Paul Roberts' article - suggesting that the assenting dioceses meet to petition for dissolution of the current General Synod, sparking a new election sounds pretty good; but would it actually work?

Posted by: Father Ron Smith on Tuesday, 27 November 2012 at 11:45pm GMT

Paul's idea may have merit but perhaps it is the House of Laity that needs an election - don't know if that is possible - or even desirable. I understand thare may be some discussion in the GS House of Laity about what to do.

But then I am GS clergy, voted in favour, and don't want to fight another election just yet!

Posted by: Charles Read on Wednesday, 28 November 2012 at 10:52am GMT

To quote Colin Coward:
"So long as the Church of England goes on trying to accommodate these people, so long will we get nowhere, mission and evangelism in the Church will be fatally constricted, the majority in the country will turn its back on the Church (they already have) and it will continue to shrink and become ever more irrelevant to the country and unable to reveal God’s infinite love in creation. That is the real scandal of our age."

The real scandal is that "these people" might just be right and the demise of the Church in England be due to the others who feel suitably enlightened. In fact it is worth asking which churches are growing and why.

Posted by: Ian Montgomery on Wednesday, 28 November 2012 at 1:24pm GMT

One thing that everyone seems to have forgotten when comparing the voting last week with the voting by the dioceses is that the Measure was amended twice in the intervening period.

Synod did not vote on the same wording that was considered by the dioceses.

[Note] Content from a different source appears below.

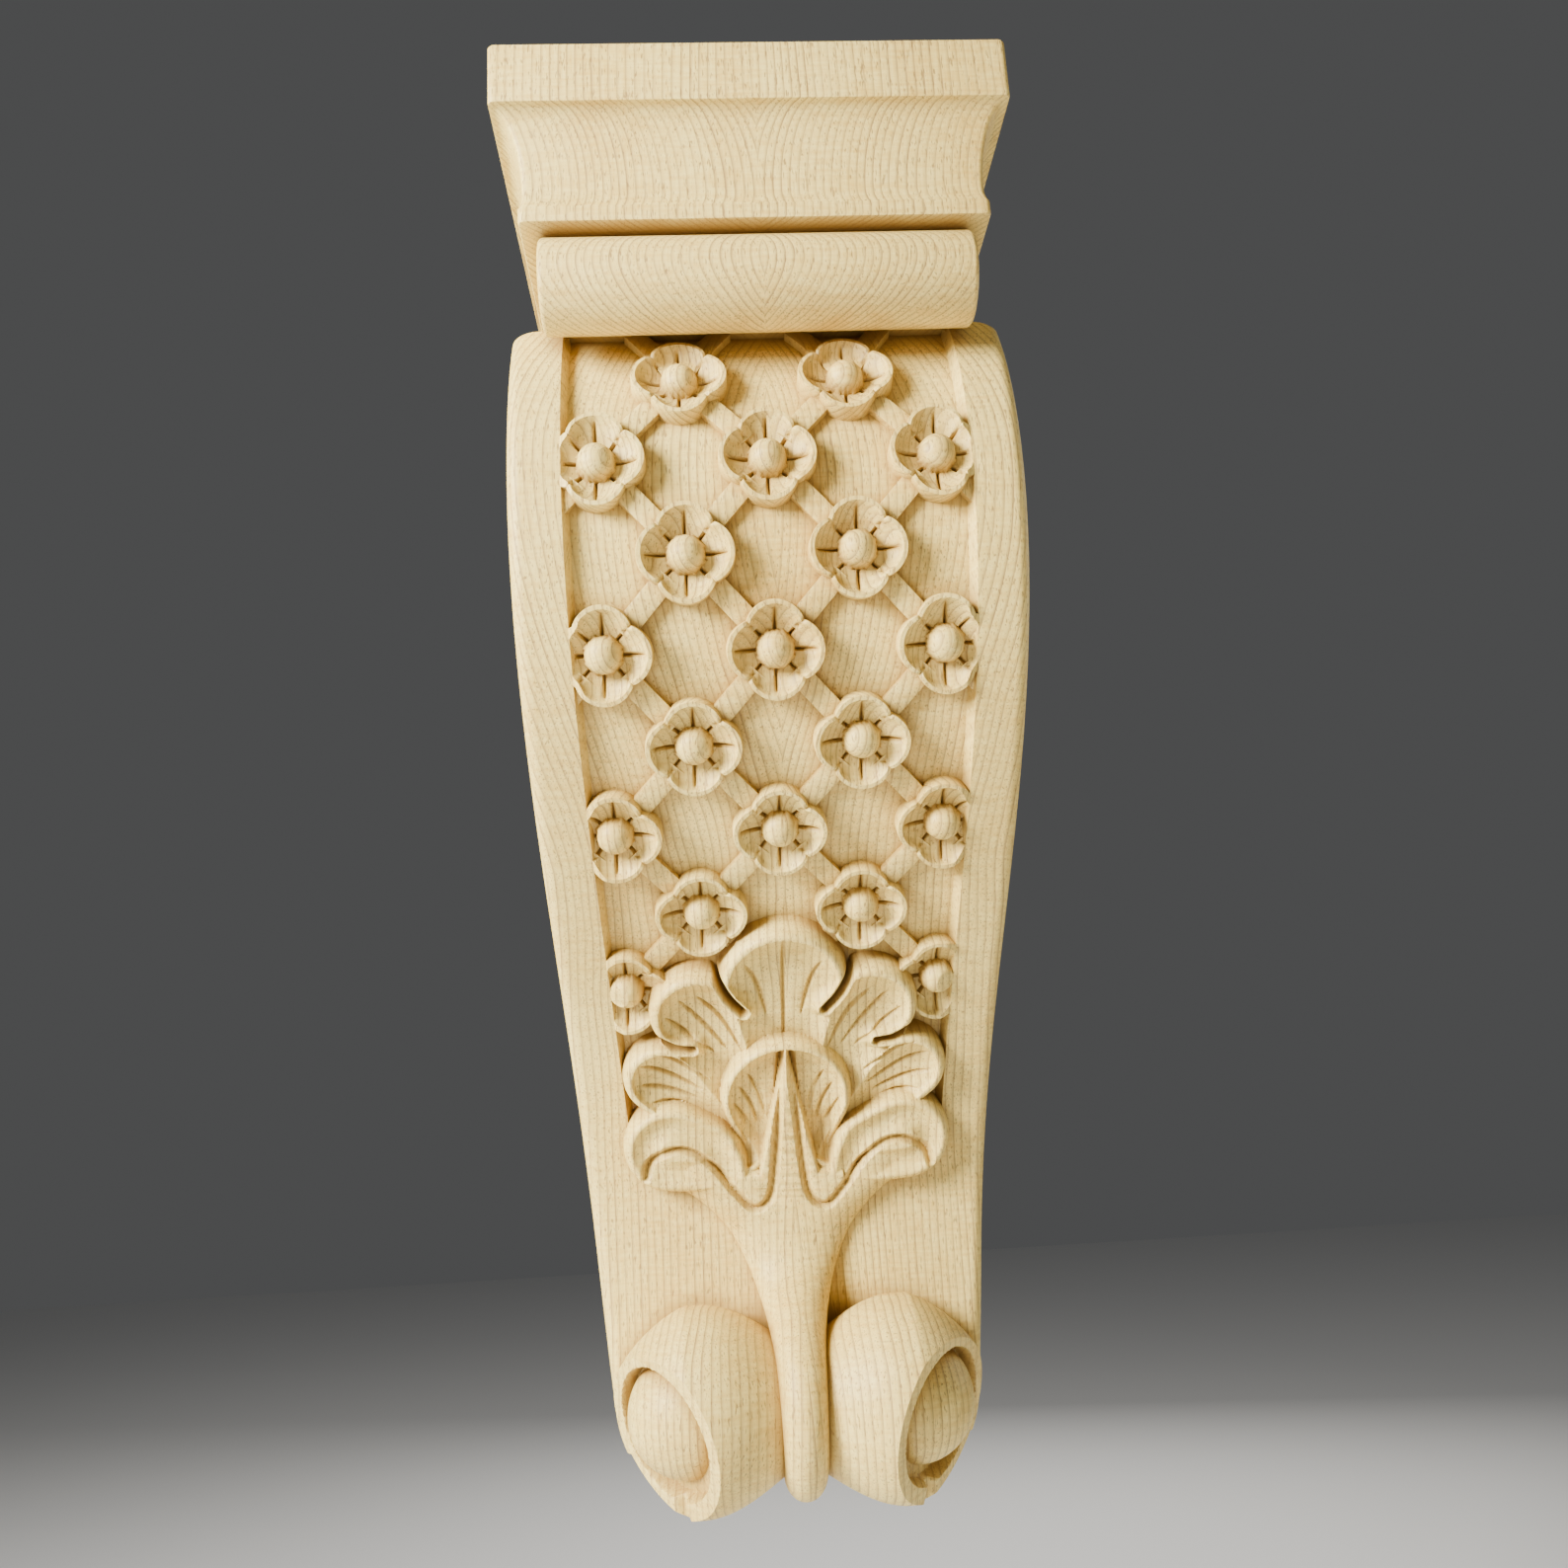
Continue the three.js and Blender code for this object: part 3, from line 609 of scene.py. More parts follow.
@dataclass
class Palmette:
    """The leaf, its two inner leaves and the calyx that gathers them into the stem."""

    spacing: float = 0.36
    half_width: float = 46.5
    top: float = 110.0
    bottom: float = 214.0
    under: float = 5.0
    edge_spare: float = 0.2
    wall_power: float = 2.6
    crest: float = 2.8
    hollow: float = 3.9
    hollow_run: float = 7.0
    step_share: float = 0.30
    step_run: float = 0.10
    back_lobes: tuple = (Lobe((0.0, 132.4), 17.2, (0.0, 176.0), 9.0),
                         Lobe((22.6, 140.2), 13.0, (7.0, 180.0), 8.0),
                         Lobe((32.2, 159.6), 11.2, (12.0, 182.0), 8.0))
    low_lobes: tuple = (Lobe((31.0, 180.2), 13.2, (23.5, 182.4), 11.6),
                        Lobe((23.5, 182.4), 11.6, (18.2, 185.8), 7.8),
                        Lobe((18.2, 185.8), 7.8, (13.4, 190.6), 3.8))
    inner: Lobe = Lobe((0.0, 165.9), 17.7, (0.0, 190.0), 9.5)
    back_rise: float = 8.4
    low_rise: float = 9.6
    low_hollow: float = 1.3
    low_run: float = 7.5
    inner_rise: float = 10.0
    inner_fall: float = 5.0
    inner_falls: tuple = (168.0, 184.0)
    inner_crest: float = 2.3
    inner_hollow: float = 3.2
    inner_run: float = 4.0
    slits: tuple = (((17.8, 127.6), (14.6, 134.6), (10.6, 139.6)),
                    ((33.4, 146.6), (28.8, 149.4), (24.4, 150.2)))
    slit_half_width: float = 0.5
    slit_steepness: float = 2.0
    veins: tuple = (((0.0, 118.0), (0.0, 134.0), (0.0, 152.0)),
                    ((10.2, 126.0), (7.0, 132.6), (4.4, 143.0)),
                    ((22.8, 135.6), (16.4, 142.4), (11.2, 152.6)),
                    ((27.6, 136.4), (21.2, 143.8), (15.0, 152.4)),
                    ((31.2, 140.8), (25.0, 147.0), (18.6, 153.0)),
                    ((34.2, 151.0), (28.0, 154.6), (20.6, 160.4)),
                    ((38.6, 155.0), (30.6, 158.8), (21.8, 164.0)),
                    ((38.8, 161.2), (31.4, 163.2), (23.6, 166.6)),
                    ((35.6, 166.6), (30.4, 167.0), (25.2, 168.8)))
    inner_veins: tuple = (((10.2, 158.8), (7.2, 164.6), (5.6, 171.6)),
                          ((12.6, 162.6), (9.4, 168.4), (7.4, 175.6)),
                          ((14.4, 166.8), (11.4, 172.8), (9.2, 180.0)))
    groove: tuple = ((38.2, 188.0), (36.8, 183.4), (31.0, 180.0), (25.2, 181.0), (19.6, 186.2),
                     (14.4, 193.6), (9.6, 198.6), (5.4, 195.4), (3.8, 186.0), (2.6, 172.0), (1.0, 153.0))
    groove_turn: float = 14.4
    groove_width: float = 1.5
    groove_depth: float = 2.0
    vein_width: float = 0.85
    vein_depth: float = 1.2
    vein_end: float = 0.02
    spike_top: float = 150.0
    spike_end: float = 188.5
    spike_merged: float = 196.0
    spike_half_width: float = 8.6
    spike_tip: float = 0.8
    spike_crest: float = 1.6
    spike_power: float = 1.15
    spike_rise: float = 11.2
    calyx_from: float = 183.0
    calyx_ramp: float = 7.0
    calyx_floor: float = 3.0
    calyx_under: float = 0.3
    calyx_rounds: float = 190.0
    calyx_settled: float = 206.0
    calyx_power: float = 7.0
    rod_power: float = 2.0
    arch_ramp: float = 0.3
    inset_after: float = 3.0
    inset_share: float = 0.05
    slit_end: float = 187.5

    def wall(self, inside: np.ndarray, rise: np.ndarray | float, run: float) -> np.ndarray:
        """Raises a rounded wall from the outline to a crest that lies a run inside it."""
        short = np.clip(1.0 - (inside + self.edge_spare) / run, 0.0, 1.0)
        return -SINK + (rise + SINK) * np.sqrt(1.0 - short ** self.wall_power)

    def sunk_face(self, inside: np.ndarray, depth: float, run: float) -> np.ndarray:
        """Sinks the hollow face behind a crest: one sharp step and then a soft bowl."""
        past = np.clip(inside / run, 0.0, 1.0)
        return depth * (self.step_share * smoothstep(0.0, self.step_run, past)
                        + (1.0 - self.step_share) * np.sin(past * math.pi / 2))

    def cut(self, height: np.ndarray, x: np.ndarray, s: np.ndarray, lines: tuple) -> np.ndarray:
        """Cuts the veins as V grooves that fade out at both ends.

        Args:
            height: The heights to cut.
            x: Places across, all on the right.
            s: Places down.
            lines: The points that each vein passes through.

        Returns:
            The cut heights.
        """
        cut = np.zeros_like(height)
        for line in lines:
            path = rounded_path(line)
            for index, (start, end) in enumerate(zip(path, path[1:])):
                distance, share = segment_distance(x, s, start, end)
                way = np.clip((index + share) / (len(path) - 1), self.vein_end, 1.0 - self.vein_end)
                fade = np.sqrt(np.sin(way * math.pi))
                cut = np.maximum(cut, fade * np.clip(1.0 - distance / (self.vein_width * fade), 0.0, 1.0))
        return height - self.vein_depth * cut

    def heights(self, across: np.ndarray, s: np.ndarray) -> np.ndarray:
        """Works out the whole relief.

        Args:
            across: Places across.
            s: Places down.

        Returns:
            Heights above the sunk field.
        """
        x = np.abs(across)
        outline = np.maximum.reduce([lobe.inside(x, s) for lobe in self.back_lobes])
        slit = np.minimum.reduce([path_distance(x, s, rounded_path(line)) for line in self.slits])
        back = np.minimum(outline, self.slit_steepness * (slit - self.slit_half_width))
        height = self.wall(back, self.back_rise, self.crest)
        height -= self.sunk_face(back - self.crest, self.hollow, self.hollow_run)
        height = self.cut(height, x, s, self.veins)
        height = np.where(outline < -self.edge_spare, -SINK, height)
        height = np.maximum(height, self.inner_leaves(x, s))
        height = np.maximum(height, self.front_leaf(x, s))
        distance = path_distance(x, s, rounded_path(self.groove))
        return height - self.groove_depth * np.clip(1.0 - distance / self.groove_width, 0.0, 1.0)

    def inner_leaves(self, x: np.ndarray, s: np.ndarray) -> np.ndarray:
        """Works out the two inner leaves under their arch.

        Args:
            x: Places across, all on the right.
            s: Places down.

        Returns:
            Heights above the sunk field.
        """
        inside = self.inner.inside(x, s)
        rise = self.inner_rise - self.inner_fall * smoothstep(*self.inner_falls, s)
        inner = self.wall(inside, rise, self.inner_crest)
        inner -= self.sunk_face(inside - self.inner_crest, self.inner_hollow, self.inner_run)
        inner = self.cut(inner, x, s, self.inner_veins)
        return np.where(inside < -self.edge_spare, -SINK, inner)

    def front_leaf(self, x: np.ndarray, s: np.ndarray) -> np.ndarray:
        """Works out the two lower lobes, the spike between the inner leaves, and the calyx they run into.

        Args:
            x: Places across, all on the right.
            s: Places down.

        Returns:
            Heights above the sunk field.
        """
        stem = Stem()
        low = np.maximum.reduce([lobe.inside(x, s) for lobe in self.low_lobes])
        lift = SIZES.rail_rise + stem.lift_at(s - stem.flare_top)
        level = self.low_rise + (lift - self.low_rise) * smoothstep(self.slit_end, self.calyx_settled, s)
        trough = np.sin(np.clip((low - self.crest) / self.low_run, 0.0, 1.0) * math.pi)
        lobes = self.wall(low, level, self.crest) - self.low_hollow * trough
        return np.maximum.reduce([lobes, self.spike(x, s, level), self.calyx(x, s, level, stem)])

    def spike(self, x: np.ndarray, s: np.ndarray, level: np.ndarray) -> np.ndarray:
        """Works out the pointed spike between the inner leaves.

        Args:
            x: Places across, all on the right.
            s: Places down.
            level: Heights of the lower lobes' crests.

        Returns:
            Heights above the sunk field.
        """
        down = np.clip((s - self.spike_top) / (self.spike_end - self.spike_top), 0.0, 1.0)
        reach = self.spike_tip + (self.spike_half_width - self.spike_tip) * down ** self.spike_power
        tall = level + (self.spike_rise - self.low_rise) * smoothstep(self.slit_end, self.spike_top, s)
        within = (s > self.spike_top) & (s < self.spike_merged) & (x < reach)
        return np.where(within, self.wall(reach - x, tall, self.spike_crest), -SINK)

    def calyx(self, x: np.ndarray, s: np.ndarray, level: np.ndarray, stem: "Stem") -> np.ndarray:
        """Works out the flare that gathers the leaf from the groove down and rounds into the stem.

        Args:
            x: Places across, all on the right.
            s: Places down.
            level: Heights of the flare along its middle.
            stem: The stem, whose width the flare takes.

        Returns:
            Heights above the sunk field.
        """
        sinking = 1.0 - self.inset_share * smoothstep(stem.start + self.inset_after, self.bottom, s)
        share = np.clip(x / (stem.width_at(s - stem.flare_top) * sinking), 0.0, 1.0)
        rounder = (self.calyx_power - self.rod_power) * smoothstep(self.calyx_rounds, self.calyx_settled, s)
        base = SIZES.rail_rise - self.calyx_under
        calyx = base + (level - base) * sinking * np.sqrt(1.0 - share ** (self.calyx_power - rounder))
        arched = x > self.groove_turn
        arch = np.array([point for point in rounded_path(self.groove) if point[0] > self.groove_turn])[::-1]
        starts = np.where(arched, np.interp(x, arch[:, 0], arch[:, 1]), self.calyx_from)
        into = smoothstep(0.0, 1.0, (s - starts) / np.where(arched, self.arch_ramp, self.calyx_ramp))
        calyx = self.calyx_floor + (calyx - self.calyx_floor) * into
        return np.where((s > starts) & (share < 1.0), calyx, -SINK)

    def build(self) -> bpy.types.Object:
        """Makes the leaf as a closed slab that follows the front.

        Returns:
            The leaf.
        """
        across = np.arange(-self.half_width, self.half_width + self.spacing, self.spacing)
        down = np.arange(self.top, self.bottom + self.spacing, self.spacing)
        x, s = np.meshgrid(across, down)
        return MeshKit.slab("palmette", FRONT.place(x, s, self.heights(x, s)),
                            FRONT.place(x, s, np.full_like(x, -self.under)))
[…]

I'd just like to put that on record.

Posted by: Jonathan Edwards II on Wednesday, 28 November 2012 at 8:43pm GMT

I am quite astounded - we talk about the due process of the Synod but because we don't like a decision made in one of the Houses we call for another election for that House so it can change its mind. It is unbelievable. There was no call for a new election when in 1992 the legislation for women bishops passed and no call for new elections in the house of clergy when the Archbishops' amendments failed by 5 clergy votes. Sadly this just shows how desperate the proponents for women bishops are to see the opponents removed.

Posted by: Philip on Wednesday, 28 November 2012 at 9:30pm GMT

There is some evidence that churches with gender mixed leadership are growing. Large evangelical churches lose people out of the back door as quickly as they get people in the front door - usually because after a while people get disenchanted by the hard-line stances e.g. re. women. Some of these women end up as ordinands 10 years later - I know because I've taught lots of them and they go on to minister in ways that draw people to Christ.

Posted by: Charles Read on Wednesday, 28 November 2012 at 9:59pm GMT

Picking up Ian M's comment - I remember 20+ years ago talking to a Flemish bishop whose church was experiencing a surge in membership. He feared that it was not conversion, nor re-awakening spirituality, but an expression of Flemish nationalism.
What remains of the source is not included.